The production Odyssey was now completely solid state and capable of only black-and-white images, (the Brown Box supported limited color) but otherwise fairly faithful to Baer's prototype. It hit Magnavox dealers' shelves in August 1972. Unfortunately, it met with a tepid consumer response due in part to poor marketing (The commercials left impression that the Odyssey would only work with a Magnavox television.) and an astronomical price tag of over $550 adjusted dollars. Deep discounts and a renewed ad campaign failed to generate much more consumer interest in the Odyssey, and only about 300,000 units were sold before it was discontinued in 1975. Magnavox kept the Odyssey name alive though, applying it to a series of Pong consoles released in the mid 70s and ultimately to a new, completely programmable game console called the Odyssey 2. Though the Odyssey 2 sold many more units than its predecessor, the Great Video Game Crash hit Magnavox hard, and it bowed out of the video game biz altogether in 1983. Ralph Baer went on to develop Milton Bradley's phenomenally popular electronic game, Simon, in 1979. He also spent a great deal of time in court defending his patent from competing game console manufacturers like Atari and Nintendo.

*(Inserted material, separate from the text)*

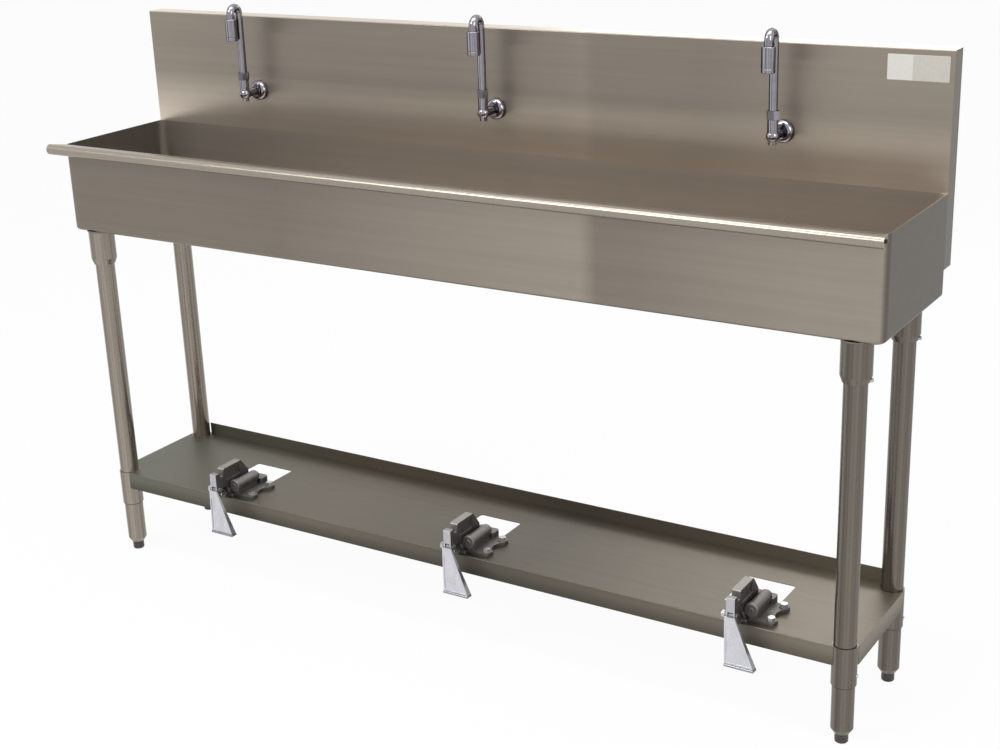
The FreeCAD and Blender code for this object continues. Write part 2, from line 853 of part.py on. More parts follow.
def valve_web():
    """The arm with its two ears round the pin, the slot for the pedal's knuckle and side pockets."""
    half = cheek_width / 2
    boss_end = vec(-half - pin_boss_height, 0, 0)
    ears = rod(web_front, vec(-half, 0, 0), vec(half, 0, 0))
    pin_boss = rod(pin_boss_radius, boss_end, vec(-half, 0, 0))
    slot_half = knuckle_width / 2 + ear_gap
    slot_top = knuckle_radius + web_clear
    cuts = [
        block(-slot_half, slot_half, -web_front, bonnet_front + web_border, -web_front, slot_top),
        rod(pin_radius, boss_end, vec(half, 0, 0)),
    ]
    pocket_front = lug_thickness - web_front + notch_width + 2 * notch_slope + web_border
    pocket_rear = web_rear - web_fall - web_border
    for side in (-1, 1):
        face = span(side * half, side * (half - web_pocket))
        pocket = block(*face, pocket_front, pocket_rear, slot_top + web_border, web_top - web_border)
        across = [e for e in pocket.Edges if e.Vertexes[0].X != e.Vertexes[1].X]
        cuts.append(pocket.makeFillet(web_round, across))
    return fused([valve_arm(), ears, pin_boss]).cut(cuts)


def valve_base():
    """The flat foot on the shelf, with a wing that carries the two bolts."""
    low, high = -hinge_rise, base_top
    half = barrel_radius + base_margin
    start = hinge_reach + base_front_gap
    spine = block(-half, half, start, start + base_length, low, high)
    spine = spine.makeFillet(base_round, upright_edges(spine))
    wing = block(0, wing_reach, bolt_ys[0] - wing_margin, bolt_ys[-1] + wing_margin, low, high)
    wing = wing.makeFillet(wing_round, upright_edges(wing, lambda x, y: x > half))
    scallop = vec(wing_reach + scallop_radius - scallop_depth, (bolt_ys[0] + bolt_ys[-1]) / 2, low)
    wing = wing.cut(rod(scallop_radius, scallop, scallop + vec(0, 0, base_thickness)))
    bosses = [
        rod(bolt_boss_radius, vec(bolt_offset, y, low), vec(bolt_offset, y, high + bolt_boss_rise))
        for y in bolt_ys
    ]
    return fused([spine, wing] + bosses)


def valve_ports():
    """The block over the shelf's cut-out with its two downward pipe bosses."""
    y0, y1 = port_y - port_boss_radius, port_y + port_boss_radius
    x0, x1 = -port_boss_radius, port_spacing + port_boss_radius
    body = block(x0, x1, y0, y1, -hinge_rise, base_top + port_block_height)
    body = body.makeFillet(port_block_round, upright_edges(body))
    bosses = [rod(port_boss_radius, vec(x, port_y, base_top), vec(x, port_y, port_mouth)) for x in port_xs]
    return [body] + bosses


def valve_barrel():
    """The round barrel along the plunger's axis, with its domed rear end."""
    axis_z = -plunger_drop
    end = vec(0, port_y - barrel_setback, axis_z)
    return [rod(barrel_radius, vec(0, barrel_front, axis_z), end), Part.makeSphere(barrel_radius, end)]


def valve_chamber():
    """The upper chamber beside the arm: a domed cylinder on a saddle that rises from the foot."""
    front, rear = vec(chamber_x, chamber_front, chamber_z), vec(chamber_x, chamber_rear, chamber_z)
    side = saddle_width / 2
    saddle = block(chamber_x - side, chamber_x + side, chamber_front, chamber_rear, base_top, chamber_z)
    return [rod(chamber_radius, front, rear), Part.makeSphere(chamber_radius, rear), saddle]


def valve_body():
    """The casting: barrel, chamber, arm, ports and foot, with its bores."""
    casting = fused([valve_web(), valve_base()] + valve_barrel() + valve_chamber() + valve_ports())
    bore_end = bonnet_front + plunger_reach + plunger_travel
    bore_start = vec(0, bonnet_front, -plunger_drop)
    cuts = [rod(plunger_radius + slide_clear, bore_start, vec(0, bore_end, -plunger_drop))]
    for x in port_xs:
        cuts.append(rod(port_radius, vec(x, port_y, port_mouth), vec(x, port_y, port_mouth + port_depth)))
    for y in bolt_ys:
        low, high = vec(bolt_offset, y, -hinge_rise), vec(bolt_offset, y, base_top + bolt_boss_rise)
        cuts.append(rod(bolt_radius + bolt_clear, low, high))
    return casting.cut(cuts)


def valve_cap():
    """The round cap that closes the front of the upper chamber."""
    y0, y1 = chamber_front - cap_thickness, chamber_front
    inset = cap_radius - cap_round
    cap = turned([
        (0, y0), *bend((inset, y0), (cap_radius, y0), (cap_radius, y0 + cap_round)),
        (cap_radius, y1), (0, y1),
    ], ALONG_Y)
    return at(cap, chamber_x, 0, chamber_z)


def valve_bonnet():
    """The packing nut that guides the plunger."""
    start = vec(0, bonnet_front, -plunger_drop)
    return chamfered_nut(bonnet_flats, bonnet_height, plunger_radius + slide_clear, start, ALONG_Y)


def plunger():
    """The valve stem that the pedal's heel pushes in: a round nose on a plain shaft."""
    tip = knuckle_radius + collar_gap
    tail = bonnet_front + plunger_reach
    shape = turned([
        *bend((0, tip), (plunger_radius, tip), (plunger_radius, tip + plunger_nose)),
        (plunger_radius, tail), (0, tail),
    ], ALONG_Y)
    return at(shape, 0, 0, -plunger_drop)


def hinge_pin():
    """The pedal's pin: a plain shaft with a round head on the right."""
    half = cheek_width / 2
    tail = -half - pin_boss_height - pin_nut_height - pin_tail
    shaft = rod(pin_radius, vec(tail, 0, 0), vec(half, 0, 0))
    head = rod(pin_head_radius, vec(half, 0, 0), vec(half + pin_head_height, 0, 0))
    return fused([shaft, head])


def hinge_nut():
    """The nut on the pin's left end."""
    start = vec(-cheek_width / 2 - pin_boss_height - pin_nut_height, 0, 0)
    return chamfered_nut(pin_nut_flats, pin_nut_height, pin_radius, start, ALONG_X)


def valve_bolt(x, y):
    """A hexagonal bolt through the casting's foot and the shelf, with its nut below."""
    seat = vec(x + bolt_offset, hinge_y + y, shelf_top_z + base_thickness + bolt_boss_rise)
    nut_seat = vec(seat.x, seat.y, shelf_under_z - bolt_nut_height)
    head = hexagon(bolt_head_flats, bolt_head_height, seat, ALONG_Z)
    shaft = rod(bolt_radius, nut_seat - vec(0, 0, bolt_tail), seat)
    nut = chamfered_nut(bolt_head_flats, bolt_nut_height, bolt_radius, nut_seat, ALONG_Z)
    return [fused([head, shaft]), nut]


# ---------------------------------------------------------------------------
# Pedal
# ---------------------------------------------------------------------------

pad_low = -pad_length
pad_face = -web_front - pad_gap - pad_skin


def pad_flare(z):
    """Where the pad's face, left and right edges and side depth are at a height below the pin."""
    share = (pad_top_rise - z) / (pad_top_rise - pad_low)
    face = pad_face - pad_lean * share
    left = -pad_top_width / 2 * (1 - share) + pad_bottom_left * share
    width = pad_top_width + (pad_bottom_width - pad_top_width) * share
    depth = pad_side_top + (pad_side_bottom - pad_side_top) * share
    return face, left, left + width, depth


def pad_section(z, inset, front, back):
    """A level rectangle across the pad, used as one end of a loft."""
    _, left, right, _ = pad_flare(z)
    x0, x1 = left + inset, right - inset
    corners = [vec(x0, front, z), vec(x1, front, z), vec(x1, back, z), vec(x0, back, z)]
    return Part.makePolygon(corners + [corners[0]])


def pad_loft(top_z, low_z, inset, front_offset, back_offset=None):
    """A body that follows the pad's flare, from a front offset to a back offset off its face."""
    ends = []
    for z in (top_z, low_z):
        face, _, _, depth = pad_flare(z)
        back = depth if back_offset is None else back_offset
        ends.append(pad_section(z, inset, face + front_offset, face + back))
    return Part.makeLoft(ends, True, True)


def pad():
    """The dished toe pad: a flared shell with side walls, a face panel and a bottom lip."""
    shell = pad_loft(pad_top_rise, pad_low, 0, 0)
    hollow_top, hollow_low = pad_top_rise - pad_hollow_drop, pad_low + pad_skin
    hollow = pad_loft(hollow_top, hollow_low, pad_skin, pad_skin, pad_side_bottom + pad_skin)
    panel_top = pad_top_rise - pad_panel_drop
    panel_low = pad_low + pad_lip_height + pad_border
    panel = pad_loft(panel_top, panel_low, pad_border, -pad_recess, pad_recess)
    face, left, right, _ = pad_flare(pad_low)
    lip = block(left, right, face - pad_lip, face + pad_skin, pad_low, pad_low + pad_lip_height)
    lip = lip.makeFillet(pad_lip_round, edges_along_x(lip, face - pad_lip, pad_low + pad_lip_height))
    return fused([shell.cut(hollow).cut(panel), lip])


def pedal():
    """The toe pedal: the pad in front, and behind it a heel that meets the plunger."""
    half = knuckle_width / 2
    front = pad_face + pad_skin / 2
    heel = prism([
        vec(-half, front, 0), vec(-half, front, -heel_depth),
        vec(-half, knuckle_radius - heel_chamfer, -heel_depth),
        vec(-half, knuckle_radius, heel_chamfer - heel_depth), vec(-half, knuckle_radius, 0),
    ], vec(knuckle_width, 0, 0))
    knuckle = rod(knuckle_radius, vec(-half, 0, 0), vec(half, 0, 0))
    return fused([pad(), heel, knuckle]).cut(rod(pin_radius + slide_clear, vec(-half, 0, 0), vec(half, 0, 0)))


# ---------------------------------------------------------------------------
# Build every node
# ---------------------------------------------------------------------------

export("bowl", bowl())
export("rolled_rim", rolled_rim())
export("backsplash", backsplash())
export("leg_channel_left", leg_channel(-1))
export("leg_channel_right", leg_channel(1))

for name, (x, y) in leg_spots.items():
    export("leg_gusset_" + name, leg_gusset(x, y))
    export("leg_" + name, leg(x, y))
    export("foot_" + name, bullet_foot(x, y))
    export("shelf_socket_" + name, shelf_socket(x, y))

spots = list(leg_spots.values())
export_group("leg_inserts", [leg_insert(x, y) for x, y in spots])
export_group("gusset_screws", [set_screw(x, y, gusset_screw_z, gusset_radius) for x, y in spots])
export_group("shelf_screws", [set_screw(x, y, socket_screw_z, socket_radius) for x, y in spots])
export("undershelf", undershelf())

export("drain_body", drain_body())
export("drain_gasket", drain_gasket())
export("drain_locknut", drain_locknut())
export("strainer_basket", strainer_basket())

for number, x in enumerate(station_xs, 1):
    export("faucet_flange_%d" % number, placed_faucet(faucet_flange(), x))
    export("faucet_body_%d" % number, placed_faucet(faucet_body(), x))
    export("coupling_nut_%d" % number, placed_faucet(coupling_nut(), x))
    export("spout_%d" % number, placed_faucet(spout(), x))
    export("outlet_head_%d" % number, placed_faucet(outlet_head(), x))
export_group("faucet_washers", [placed_faucet(faucet_washer(), x) for x in station_xs])
export_group("faucet_locknuts", [placed_faucet(faucet_locknut(), x) for x in station_xs])

for number, x in enumerate(valve_xs, 1):
    export("valve_body_%d" % number, placed_valve(valve_body(), x))
    export("pedal_%d" % number, placed_valve(pedal(), x))
    export("plunger_%d" % number, placed_valve(plunger(), x))
export_group("valve_caps", [placed_valve(valve_cap(), x) for x in valve_xs])
export_group("valve_bonnets", [placed_valve(valve_bonnet(), x) for x in valve_xs])
export_group("hinge_pins", [placed_valve(hinge_pin(), x) for x in valve_xs])
export_group("hinge_nuts", [placed_valve(hinge_nut(), x) for x in valve_xs])
export_group("valve_bolts", [piece for x in valve_xs for y in bolt_ys for piece in valve_bolt(x, y)])
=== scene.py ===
"""Looks of a free-standing stainless steel hand wash sink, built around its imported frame.

Every length is in metres, in the frame's own axes: +X to the user's right, +Y towards the wall, +Z up.
"""

import logging
import math
from dataclasses import dataclass
from enum import Enum
from typing import Callable, Optional, Protocol, Sequence

import bmesh
import bpy
from mathutils import Matrix, Vector


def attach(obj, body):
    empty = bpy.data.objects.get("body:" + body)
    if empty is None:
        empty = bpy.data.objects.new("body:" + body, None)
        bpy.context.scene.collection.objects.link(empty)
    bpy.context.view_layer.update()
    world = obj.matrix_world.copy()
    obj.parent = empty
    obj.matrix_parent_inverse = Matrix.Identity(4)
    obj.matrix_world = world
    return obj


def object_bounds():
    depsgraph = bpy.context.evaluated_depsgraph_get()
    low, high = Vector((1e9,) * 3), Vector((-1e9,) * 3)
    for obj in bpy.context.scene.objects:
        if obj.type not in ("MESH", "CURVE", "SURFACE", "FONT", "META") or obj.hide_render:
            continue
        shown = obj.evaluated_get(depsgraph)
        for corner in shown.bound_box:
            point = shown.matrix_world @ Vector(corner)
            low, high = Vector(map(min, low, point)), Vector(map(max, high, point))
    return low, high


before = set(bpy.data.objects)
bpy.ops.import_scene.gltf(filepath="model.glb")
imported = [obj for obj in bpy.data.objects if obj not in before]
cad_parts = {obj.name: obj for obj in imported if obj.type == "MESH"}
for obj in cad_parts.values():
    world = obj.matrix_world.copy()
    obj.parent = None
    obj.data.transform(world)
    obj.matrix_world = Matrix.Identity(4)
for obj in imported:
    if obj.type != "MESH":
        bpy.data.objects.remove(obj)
cad_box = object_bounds()

log = logging.getLogger("hand_wash_sink")
MM = 0.001

Point = tuple[float, float, float]
Span = tuple[float, float]
Socket = bpy.types.NodeSocket

RIGHTWARD = (1.0, 0.0, 0.0)
FRONTWARD = (0.0, -1.0, 0.0)
UPWARD = (0.0, 0.0, 1.0)
WHOLE = (0.0, 1.0)
FALLING = (1.0, 0.0)
SUNK = 0.05 * MM


# ---------------------------------------------------------------------------
# Names shared with the frame
# ---------------------------------------------------------------------------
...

He was ultimately successful, and these companies were required to pay royalties for each game console sold, until Baer's patent expired in the early 90s.

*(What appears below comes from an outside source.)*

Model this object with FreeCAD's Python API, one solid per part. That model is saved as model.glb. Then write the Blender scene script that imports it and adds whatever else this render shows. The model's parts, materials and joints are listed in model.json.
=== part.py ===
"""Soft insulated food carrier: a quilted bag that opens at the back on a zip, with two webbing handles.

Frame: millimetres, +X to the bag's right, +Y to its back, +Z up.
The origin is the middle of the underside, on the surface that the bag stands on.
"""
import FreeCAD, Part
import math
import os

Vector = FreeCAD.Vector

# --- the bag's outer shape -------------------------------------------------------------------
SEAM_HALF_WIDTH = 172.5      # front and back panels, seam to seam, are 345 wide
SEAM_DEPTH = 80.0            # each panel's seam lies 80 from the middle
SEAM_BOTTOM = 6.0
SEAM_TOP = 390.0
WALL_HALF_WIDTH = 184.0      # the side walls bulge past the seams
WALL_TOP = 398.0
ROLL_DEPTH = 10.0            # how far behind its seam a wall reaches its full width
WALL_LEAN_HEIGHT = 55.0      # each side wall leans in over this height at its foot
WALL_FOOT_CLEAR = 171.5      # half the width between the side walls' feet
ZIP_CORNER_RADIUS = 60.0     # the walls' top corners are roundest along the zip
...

So now let's check out the Odyssey. At first glance, it doesn't look all that different from later game consoles, though it's battery-powered and it's completely silent. There's a cartridge slot on the front and a couple of ports in the back that connect to two big, chunky controllers. The controllers themselves are a little more unusual: Horizontal and vertical knobs move the player's block around, Etch-A-Sketch style. A third knob, labeled English, allows you to steer the ball as it moves across the screen, while a reset button typically puts the ball back into play if it leaves the screen. A third port on the console connects to Videogaming's very first hardware add-on, a disturbingly realistic-looking light rifle that actually needs to be cocked each time the trigger is pulled.

It also comes loaded with accessories. In addition to the console, the box contains dice, poker chips, game boards, tokens, score counters, card decks, Monopoly money, and several transparent plastic overlays that fit on the TV screen. There are also six game cartridges included in the box, imaginatively named 1 through 6. The rather thick user manual explains the rules for each game, as well as which cartridges, accessories and overlays are needed to play. In total, 12 games are available out of the box: Table Tennis, Tennis, Football, Hockey, Ski, Submarine, Cat & Mouse, Analogic, Roulette, States, and Simon Says. The light gun accessory adds two more, and a handful of additional games were sold separately. That sounds like a lot, but every single game employs some combination the same basic objects: two player-controlled blocks, a ball, and a vertical wall. This is because the game cartridges contain no program data at all, and the Odyssey has nothing remotely approaching a CPU. Each of the above screen objects is quite literally generated by its own discrete circuit board. When inserted, the game carts simply switch the circuits on and connected them together in such a way to create the desired objects. It's incredibly primitive in design, and yet ingenious in its simplicity. It is a video game console in the most basic sense imagineable.

Of course this means that the Odyssey is dumber than a toaster. It can't keep score or time, enforce a game's rules or even limit where on the screen the players can move. There is of course no AI, so every game requires two people to play. I'll describe a few of the games in detail: In Ski, one player maneuvers his or her dot through a course laid out on the overlay while the other player keeps time and score. It sounds simple enough, but the Etch-A-Sketch controls do add a bit of a challenge. The two tennis games and Hockey are enjoyable, as they play like a sort of proto-Pong. Of course, nothing stops either player from cheating by constantly resetting the ball, noodling with the english knob or running all around the screen. Football is a complicated mess of a game, requiring a game board, several decks of cards, tokens, sticky tape, dice, and about six pages of rules to play. Here,  most of the action takes place on the game board, and the Odyssey is basically used as a down marker. At the other end of the difficulty spectrum, States and Simon Says simply involve one player drawing a card and asking the other to point to a specific US state/body part using the Odyssey. These two games are clearly aimed at a much younger crowd, but I have difficulty imagining that any little kid in the '70s would get much out of steering a white block toward Delaware. My guess is that marathon Odyssey-playing sessions eventually devolved into two people noodling around with a couple of glowing blocks on a TV screen and forgetting the rulebook. Maybe that was entertainment enough in 1972, but judging by the sheer number of closet-fresh Odysseys available on eBay, I'm guessing it wasn't.

So in the end, perhaps the Magnavox Odyssey should be best remembered for what it represented: the birth of a whole new entertainment medium. Edison's earliest films were just glimpses of daily life at the end of the 19th century, but they laid the foundation for a new form of expression and an industry which changed the world overnight. Likewise, the Odyssey demonstrated to the public that there is the potential to do so much more with our televisions than merely watch them. 40 years ago, a panel of celebrities couldn't imagine what life with an interactive electronic device would be like. Today, we can't imagine life without them.